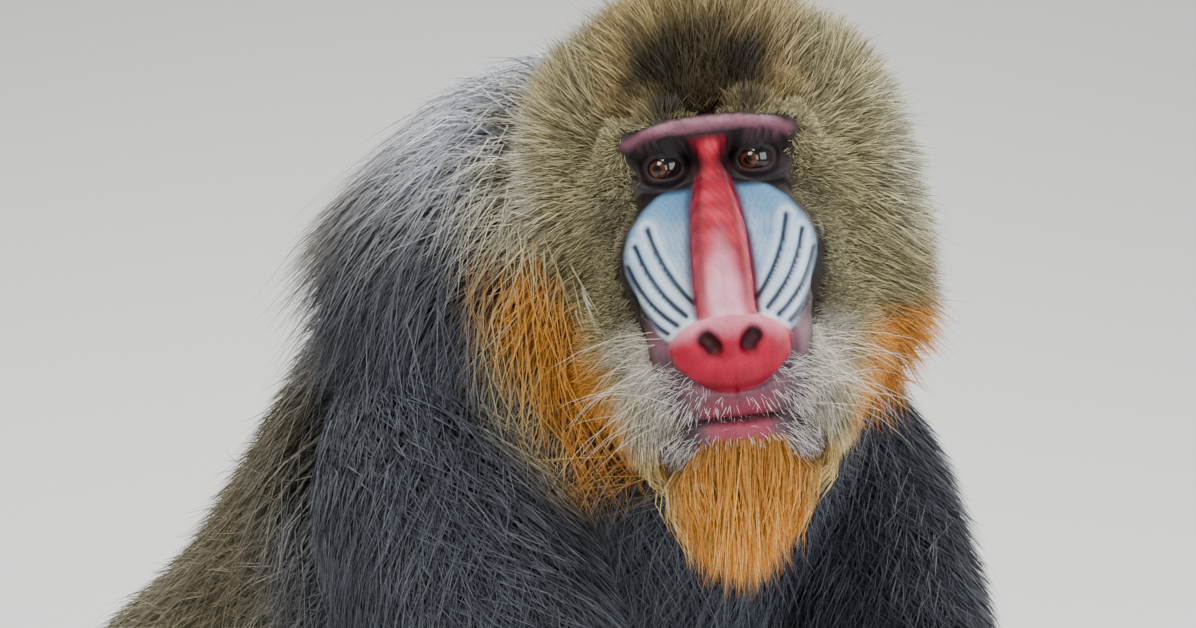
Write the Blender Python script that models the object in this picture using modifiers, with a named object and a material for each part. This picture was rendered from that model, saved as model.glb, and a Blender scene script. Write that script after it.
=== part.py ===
"""A life-size model of an adult male mandrill sitting on the floor, its head turned to its right.

Metres, +Z up. The trunk faces -Y, and the floor is at the lowest flats. Each soft form is a loft
round a path, the head is a field of blended rods reached by rays, and the long coat is flat locks.
"""

import math

import bmesh
import bpy
import numpy as np
from mathutils import Matrix, Vector
from mathutils.bvhtree import BVHTree
from mathutils.kdtree import KDTree

# Driving sizes
HEAD_YAW = -41.0  # degrees, the head's turn to the animal's right
HEAD_PITCH = -4.5
HEAD_ROLL = -6.5
FACING = -40.0  # degrees, the way the head looks before its own small turn
EYES_AT = np.array([-0.052, -0.166, 0.540])  # midway between the eyes
EYE = np.array([0.0228, -0.0030, 0.0])  # the animal's left eyeball in the head's frame
EYE_RADIUS = 0.0108
GAP = 0.00035  # left between touching nodes
FLOOR = 0.0
SEED = 3  # places and sizes of the locks

# Colours (linear red, green, blue) and roughness
OLIVE = ((0.110, 0.090, 0.045), 0.85)
SLATE = ((0.055, 0.058, 0.065), 0.85)
ORANGE = ((0.480, 0.210, 0.030), 0.80)
DARK_SKIN = ((0.035, 0.028, 0.030), 0.55)
EAR_SKIN = ((0.180, 0.105, 0.095), 0.60)
IRIS = ((0.110, 0.045, 0.018), 0.08)
FINISHES = {"eye": IRIS, "ear": EAR_SKIN, "hand": DARK_SKIN, "foot": DARK_SKIN, "lower_jaw": ORANGE,
            "chest": SLATE, "upper_arm": SLATE}  # every other node is olive


def clear_scene():
    for obj in list(bpy.data.objects):
        bpy.data.objects.remove(obj)


def material(name, finish):
    colour, roughness = finish
    made = bpy.data.materials.get(name) or bpy.data.materials.new(name)
    made.use_nodes = True
    shader = made.node_tree.nodes["Principled BSDF"]
    shader.inputs["Base Color"].default_value = (*colour, 1.0)
    shader.inputs["Roughness"].default_value = roughness
    return made


def add_object(name, points, faces, collection):
    """A mesh object from arrays of points and faces, its normals turned outwards."""
    mesh = bpy.data.meshes.new(name)
    mesh.from_pydata([tuple(p) for p in points], [], [tuple(int(i) for i in f) for f in faces])
    form = bmesh.new()
    form.from_mesh(mesh)
    bmesh.ops.triangulate(form, faces=form.faces)
    bmesh.ops.recalc_face_normals(form, faces=form.faces)
    form.to_mesh(mesh)
    form.free()
    obj = bpy.data.objects.new(name, mesh)
    collection.objects.link(obj)
    return obj


def curve(points, steps):
    """A smooth curve through a few rows of numbers (Catmull-Rom), read at even steps."""
    p = np.asarray(points, float)
    p = np.vstack([2 * p[0] - p[1], p, 2 * p[-1] - p[-2]])
    t = np.linspace(0, len(p) - 3, steps)
    i = np.minimum(t.astype(int), len(p) - 4)
    f = (t - i)[:, None]
    a, b, c, d = p[i], p[i + 1], p[i + 2], p[i + 3]
    square, cube = (2 * a - 5 * b + 4 * c - d) * f**2, (3 * b - a - 3 * c + d) * f**3
    return 0.5 * (2 * b + (c - a) * f + square + cube)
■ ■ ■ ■
AIM OF THE EXERCISE: Exactly as they stand, set down the lines from the top of the data through the line with "from mathutils.kdtree import KDTree".

WRITTEN REPLY:
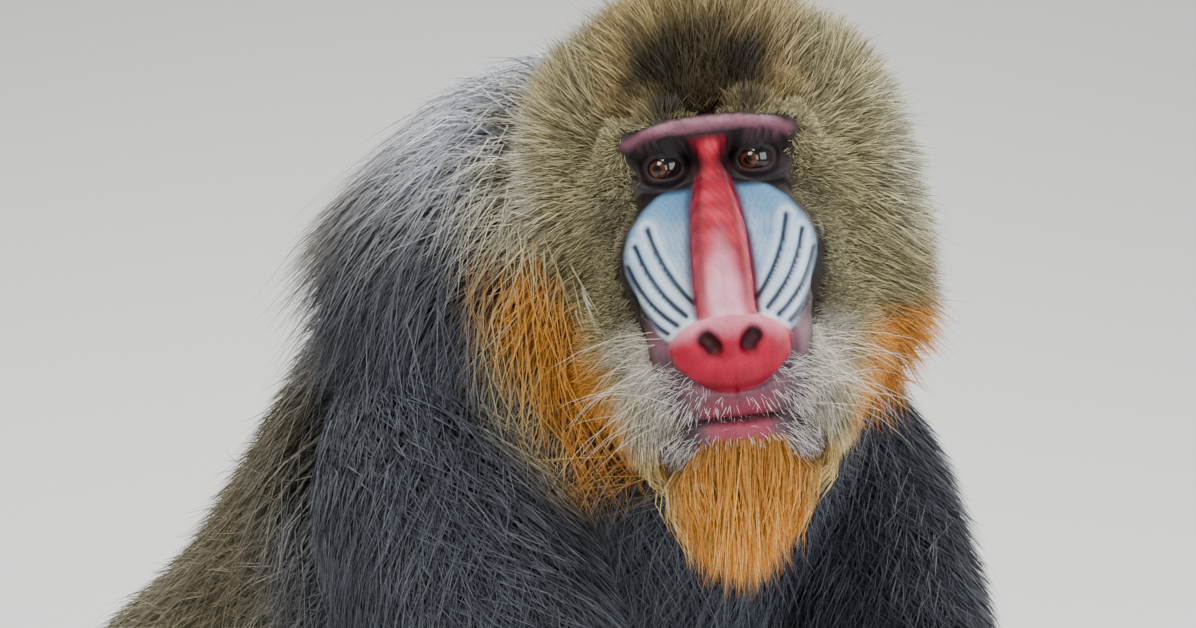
Write the Blender Python script that models the object in this picture using modifiers, with a named object and a material for each part. This picture was rendered from that model, saved as model.glb, and a Blender scene script. Write that script after it.
=== part.py ===
"""A life-size model of an adult male mandrill sitting on the floor, its head turned to its right.

Metres, +Z up. The trunk faces -Y, and the floor is at the lowest flats. Each soft form is a loft
round a path, the head is a field of blended rods reached by rays, and the long coat is flat locks.
"""

import math

import bmesh
import bpy
import numpy as np
from mathutils import Matrix, Vector
from mathutils.bvhtree import BVHTree
from mathutils.kdtree import KDTree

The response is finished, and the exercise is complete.